* [GOAL OF THE EXERCISE]
Give back the exact lines spanning from the line with "make_grip()" to the line with "imported = [obj", with both of those lines included and no others.

--- start ---

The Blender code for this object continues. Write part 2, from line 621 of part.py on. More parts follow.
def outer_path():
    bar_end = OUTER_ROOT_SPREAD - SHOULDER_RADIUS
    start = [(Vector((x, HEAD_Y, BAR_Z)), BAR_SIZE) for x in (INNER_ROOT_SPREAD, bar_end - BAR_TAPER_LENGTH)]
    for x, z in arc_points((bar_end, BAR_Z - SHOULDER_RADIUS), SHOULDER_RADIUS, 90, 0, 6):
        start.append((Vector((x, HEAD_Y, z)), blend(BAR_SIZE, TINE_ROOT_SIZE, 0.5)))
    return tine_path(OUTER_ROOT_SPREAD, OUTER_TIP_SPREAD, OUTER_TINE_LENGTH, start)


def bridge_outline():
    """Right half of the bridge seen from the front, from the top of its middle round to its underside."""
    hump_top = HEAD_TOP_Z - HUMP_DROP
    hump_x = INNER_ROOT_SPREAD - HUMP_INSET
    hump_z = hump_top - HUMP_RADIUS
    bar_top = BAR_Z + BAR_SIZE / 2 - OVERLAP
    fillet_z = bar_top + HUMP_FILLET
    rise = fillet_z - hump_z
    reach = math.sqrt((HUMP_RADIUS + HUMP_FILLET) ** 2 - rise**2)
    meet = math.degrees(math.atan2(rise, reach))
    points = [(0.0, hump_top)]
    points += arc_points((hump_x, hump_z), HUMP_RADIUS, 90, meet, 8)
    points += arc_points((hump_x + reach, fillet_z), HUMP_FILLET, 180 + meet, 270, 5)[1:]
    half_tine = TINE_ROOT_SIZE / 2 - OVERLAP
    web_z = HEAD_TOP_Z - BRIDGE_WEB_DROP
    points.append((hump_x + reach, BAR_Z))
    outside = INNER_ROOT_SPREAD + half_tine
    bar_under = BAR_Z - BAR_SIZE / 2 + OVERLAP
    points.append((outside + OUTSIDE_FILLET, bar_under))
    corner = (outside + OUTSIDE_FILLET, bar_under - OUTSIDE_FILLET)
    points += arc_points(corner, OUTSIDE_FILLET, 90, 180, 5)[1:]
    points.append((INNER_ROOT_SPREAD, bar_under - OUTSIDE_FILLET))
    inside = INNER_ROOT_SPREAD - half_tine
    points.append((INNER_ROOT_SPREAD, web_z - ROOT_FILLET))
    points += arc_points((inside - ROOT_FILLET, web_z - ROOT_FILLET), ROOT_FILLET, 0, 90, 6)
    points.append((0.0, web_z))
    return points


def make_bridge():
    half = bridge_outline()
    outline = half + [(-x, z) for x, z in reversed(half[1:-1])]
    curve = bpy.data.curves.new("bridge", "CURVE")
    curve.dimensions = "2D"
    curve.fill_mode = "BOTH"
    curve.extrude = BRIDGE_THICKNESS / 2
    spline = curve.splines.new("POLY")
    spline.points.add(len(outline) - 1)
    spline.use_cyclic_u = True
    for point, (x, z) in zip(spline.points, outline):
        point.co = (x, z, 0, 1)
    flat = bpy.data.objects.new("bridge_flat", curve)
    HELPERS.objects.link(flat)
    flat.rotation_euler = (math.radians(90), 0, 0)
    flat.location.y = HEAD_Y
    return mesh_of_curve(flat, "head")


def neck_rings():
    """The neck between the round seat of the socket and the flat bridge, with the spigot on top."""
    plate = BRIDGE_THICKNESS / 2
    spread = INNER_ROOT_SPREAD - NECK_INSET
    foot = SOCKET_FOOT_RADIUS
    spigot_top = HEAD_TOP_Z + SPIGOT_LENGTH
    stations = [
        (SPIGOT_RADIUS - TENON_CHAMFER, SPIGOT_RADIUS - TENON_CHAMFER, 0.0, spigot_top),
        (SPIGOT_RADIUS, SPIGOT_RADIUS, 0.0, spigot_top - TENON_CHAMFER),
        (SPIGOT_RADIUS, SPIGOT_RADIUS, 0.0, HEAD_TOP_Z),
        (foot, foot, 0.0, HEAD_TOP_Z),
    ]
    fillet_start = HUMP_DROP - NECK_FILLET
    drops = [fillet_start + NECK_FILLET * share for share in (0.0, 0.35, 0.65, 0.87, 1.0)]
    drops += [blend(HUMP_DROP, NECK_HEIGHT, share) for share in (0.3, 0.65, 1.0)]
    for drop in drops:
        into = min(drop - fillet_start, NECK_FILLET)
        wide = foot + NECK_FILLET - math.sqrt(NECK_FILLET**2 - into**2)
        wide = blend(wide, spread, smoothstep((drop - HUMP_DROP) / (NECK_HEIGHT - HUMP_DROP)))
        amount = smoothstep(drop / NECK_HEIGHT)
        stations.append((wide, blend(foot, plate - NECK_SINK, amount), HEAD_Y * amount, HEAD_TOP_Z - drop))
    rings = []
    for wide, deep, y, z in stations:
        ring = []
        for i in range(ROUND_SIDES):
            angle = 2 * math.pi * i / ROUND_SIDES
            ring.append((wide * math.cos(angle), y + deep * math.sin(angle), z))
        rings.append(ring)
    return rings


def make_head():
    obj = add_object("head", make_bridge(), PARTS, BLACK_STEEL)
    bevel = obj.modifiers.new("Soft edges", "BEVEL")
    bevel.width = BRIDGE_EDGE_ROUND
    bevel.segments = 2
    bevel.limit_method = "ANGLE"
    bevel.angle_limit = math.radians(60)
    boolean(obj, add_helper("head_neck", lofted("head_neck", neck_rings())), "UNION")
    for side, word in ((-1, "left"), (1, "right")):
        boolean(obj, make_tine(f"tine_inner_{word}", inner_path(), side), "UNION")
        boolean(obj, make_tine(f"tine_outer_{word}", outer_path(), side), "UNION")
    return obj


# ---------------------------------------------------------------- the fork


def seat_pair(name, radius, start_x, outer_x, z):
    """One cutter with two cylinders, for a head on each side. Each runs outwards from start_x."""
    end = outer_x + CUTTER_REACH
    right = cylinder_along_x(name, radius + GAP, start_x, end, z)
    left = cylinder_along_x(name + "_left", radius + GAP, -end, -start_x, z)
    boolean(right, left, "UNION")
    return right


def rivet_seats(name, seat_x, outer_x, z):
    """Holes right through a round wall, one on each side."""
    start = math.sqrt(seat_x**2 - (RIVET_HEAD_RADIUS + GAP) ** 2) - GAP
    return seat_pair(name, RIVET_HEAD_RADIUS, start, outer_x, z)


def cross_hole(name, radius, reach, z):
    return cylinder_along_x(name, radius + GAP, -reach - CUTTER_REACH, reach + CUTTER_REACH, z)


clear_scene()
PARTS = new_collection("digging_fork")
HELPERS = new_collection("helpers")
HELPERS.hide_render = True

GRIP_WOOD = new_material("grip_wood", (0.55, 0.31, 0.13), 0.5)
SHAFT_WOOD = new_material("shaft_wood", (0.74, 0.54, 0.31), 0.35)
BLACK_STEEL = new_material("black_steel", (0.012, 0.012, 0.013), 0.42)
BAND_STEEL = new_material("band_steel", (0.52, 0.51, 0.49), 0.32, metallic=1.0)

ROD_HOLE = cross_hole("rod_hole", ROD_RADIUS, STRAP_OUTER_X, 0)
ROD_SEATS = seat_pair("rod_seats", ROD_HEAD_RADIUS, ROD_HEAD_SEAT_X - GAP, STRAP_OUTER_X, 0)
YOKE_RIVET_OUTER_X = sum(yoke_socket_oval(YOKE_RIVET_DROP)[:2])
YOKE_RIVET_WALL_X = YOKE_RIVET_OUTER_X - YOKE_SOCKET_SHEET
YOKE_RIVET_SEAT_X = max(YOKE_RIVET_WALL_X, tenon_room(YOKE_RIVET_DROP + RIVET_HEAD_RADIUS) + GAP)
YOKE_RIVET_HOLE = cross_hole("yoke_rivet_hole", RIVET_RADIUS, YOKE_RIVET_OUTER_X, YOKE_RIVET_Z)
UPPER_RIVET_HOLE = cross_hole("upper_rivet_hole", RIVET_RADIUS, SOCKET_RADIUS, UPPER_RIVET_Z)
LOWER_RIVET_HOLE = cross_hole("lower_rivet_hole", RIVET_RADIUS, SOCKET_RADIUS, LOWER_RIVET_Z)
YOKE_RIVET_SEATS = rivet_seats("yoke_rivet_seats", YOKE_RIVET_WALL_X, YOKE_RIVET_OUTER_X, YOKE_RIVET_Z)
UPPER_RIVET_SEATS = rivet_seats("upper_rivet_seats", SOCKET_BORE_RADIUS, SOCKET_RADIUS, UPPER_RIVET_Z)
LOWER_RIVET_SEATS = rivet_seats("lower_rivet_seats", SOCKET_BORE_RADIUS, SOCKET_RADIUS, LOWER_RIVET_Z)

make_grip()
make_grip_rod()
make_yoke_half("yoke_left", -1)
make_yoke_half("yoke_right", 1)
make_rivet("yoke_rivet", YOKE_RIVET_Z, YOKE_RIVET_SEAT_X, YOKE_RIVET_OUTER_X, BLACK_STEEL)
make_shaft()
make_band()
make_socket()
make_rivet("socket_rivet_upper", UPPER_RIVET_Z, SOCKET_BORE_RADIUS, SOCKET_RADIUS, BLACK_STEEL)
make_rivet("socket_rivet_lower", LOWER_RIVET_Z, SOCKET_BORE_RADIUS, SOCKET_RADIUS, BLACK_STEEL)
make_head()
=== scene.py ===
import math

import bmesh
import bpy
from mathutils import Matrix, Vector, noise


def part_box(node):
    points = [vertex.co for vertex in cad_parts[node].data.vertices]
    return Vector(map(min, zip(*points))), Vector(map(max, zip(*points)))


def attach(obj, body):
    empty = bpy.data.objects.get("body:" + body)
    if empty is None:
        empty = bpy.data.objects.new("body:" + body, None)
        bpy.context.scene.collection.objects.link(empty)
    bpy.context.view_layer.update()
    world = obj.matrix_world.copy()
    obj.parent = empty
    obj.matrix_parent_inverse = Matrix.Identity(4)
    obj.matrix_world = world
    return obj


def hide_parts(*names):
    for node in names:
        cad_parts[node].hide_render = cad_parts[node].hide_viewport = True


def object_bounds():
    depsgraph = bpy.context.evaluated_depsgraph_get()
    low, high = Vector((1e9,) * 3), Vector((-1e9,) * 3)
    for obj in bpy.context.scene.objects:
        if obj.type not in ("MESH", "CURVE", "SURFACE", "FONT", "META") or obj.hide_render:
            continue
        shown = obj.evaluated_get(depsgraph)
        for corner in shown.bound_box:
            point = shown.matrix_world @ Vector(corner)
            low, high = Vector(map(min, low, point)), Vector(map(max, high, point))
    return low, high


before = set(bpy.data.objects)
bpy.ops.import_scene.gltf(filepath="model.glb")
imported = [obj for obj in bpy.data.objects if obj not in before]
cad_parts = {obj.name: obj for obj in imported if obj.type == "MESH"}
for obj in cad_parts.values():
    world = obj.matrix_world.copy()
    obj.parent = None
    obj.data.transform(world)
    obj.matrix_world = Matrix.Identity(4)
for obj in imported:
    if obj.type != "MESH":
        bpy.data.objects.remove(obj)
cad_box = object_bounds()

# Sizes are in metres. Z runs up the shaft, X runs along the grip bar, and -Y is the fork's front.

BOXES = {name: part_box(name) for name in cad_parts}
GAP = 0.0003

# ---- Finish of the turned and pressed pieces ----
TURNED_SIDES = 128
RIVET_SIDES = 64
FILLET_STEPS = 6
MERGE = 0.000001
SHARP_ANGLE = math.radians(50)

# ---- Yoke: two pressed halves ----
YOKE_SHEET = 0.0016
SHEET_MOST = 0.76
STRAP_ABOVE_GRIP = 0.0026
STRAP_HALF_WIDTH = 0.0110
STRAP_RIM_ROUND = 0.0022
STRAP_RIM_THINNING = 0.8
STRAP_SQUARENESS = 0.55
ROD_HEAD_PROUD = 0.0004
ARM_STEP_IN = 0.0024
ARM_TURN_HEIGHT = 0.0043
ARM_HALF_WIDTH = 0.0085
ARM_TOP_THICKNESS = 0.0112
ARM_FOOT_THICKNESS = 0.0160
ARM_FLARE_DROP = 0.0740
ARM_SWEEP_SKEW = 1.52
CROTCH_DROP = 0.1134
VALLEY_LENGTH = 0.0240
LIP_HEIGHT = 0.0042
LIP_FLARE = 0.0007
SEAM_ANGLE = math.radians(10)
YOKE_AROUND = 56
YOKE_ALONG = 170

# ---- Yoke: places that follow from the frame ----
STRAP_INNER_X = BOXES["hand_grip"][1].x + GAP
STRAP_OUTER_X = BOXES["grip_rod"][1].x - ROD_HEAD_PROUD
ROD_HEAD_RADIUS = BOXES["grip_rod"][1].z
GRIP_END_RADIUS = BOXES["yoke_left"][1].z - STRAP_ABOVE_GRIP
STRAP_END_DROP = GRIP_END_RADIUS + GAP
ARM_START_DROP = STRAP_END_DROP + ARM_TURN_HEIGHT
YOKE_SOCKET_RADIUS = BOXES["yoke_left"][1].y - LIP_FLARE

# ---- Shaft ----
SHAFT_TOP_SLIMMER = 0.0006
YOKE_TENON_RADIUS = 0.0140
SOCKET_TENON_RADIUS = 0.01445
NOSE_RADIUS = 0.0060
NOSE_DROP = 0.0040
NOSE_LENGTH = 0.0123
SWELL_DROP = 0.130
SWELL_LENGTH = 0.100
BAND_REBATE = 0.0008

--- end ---

* [RESPONSE]
make_grip()
make_grip_rod()
make_yoke_half("yoke_left", -1)
make_yoke_half("yoke_right", 1)
make_rivet("yoke_rivet", YOKE_RIVET_Z, YOKE_RIVET_SEAT_X, YOKE_RIVET_OUTER_X, BLACK_STEEL)
make_shaft()
make_band()
make_socket()
make_rivet("socket_rivet_upper", UPPER_RIVET_Z, SOCKET_BORE_RADIUS, SOCKET_RADIUS, BLACK_STEEL)
make_rivet("socket_rivet_lower", LOWER_RIVET_Z, SOCKET_BORE_RADIUS, SOCKET_RADIUS, BLACK_STEEL)
make_head()
=== scene.py ===
import math

import bmesh
import bpy
from mathutils import Matrix, Vector, noise


def part_box(node):
    points = [vertex.co for vertex in cad_parts[node].data.vertices]
    return Vector(map(min, zip(*points))), Vector(map(max, zip(*points)))


def attach(obj, body):
    empty = bpy.data.objects.get("body:" + body)
    if empty is None:
        empty = bpy.data.objects.new("body:" + body, None)
        bpy.context.scene.collection.objects.link(empty)
    bpy.context.view_layer.update()
    world = obj.matrix_world.copy()
    obj.parent = empty
    obj.matrix_parent_inverse = Matrix.Identity(4)
    obj.matrix_world = world
    return obj


def hide_parts(*names):
    for node in names:
        cad_parts[node].hide_render = cad_parts[node].hide_viewport = True


def object_bounds():
    depsgraph = bpy.context.evaluated_depsgraph_get()
    low, high = Vector((1e9,) * 3), Vector((-1e9,) * 3)
    for obj in bpy.context.scene.objects:
        if obj.type not in ("MESH", "CURVE", "SURFACE", "FONT", "META") or obj.hide_render:
            continue
        shown = obj.evaluated_get(depsgraph)
        for corner in shown.bound_box:
            point = shown.matrix_world @ Vector(corner)
            low, high = Vector(map(min, low, point)), Vector(map(max, high, point))
    return low, high


before = set(bpy.data.objects)
bpy.ops.import_scene.gltf(filepath="model.glb")
imported = [obj for obj in bpy.data.objects if obj not in before]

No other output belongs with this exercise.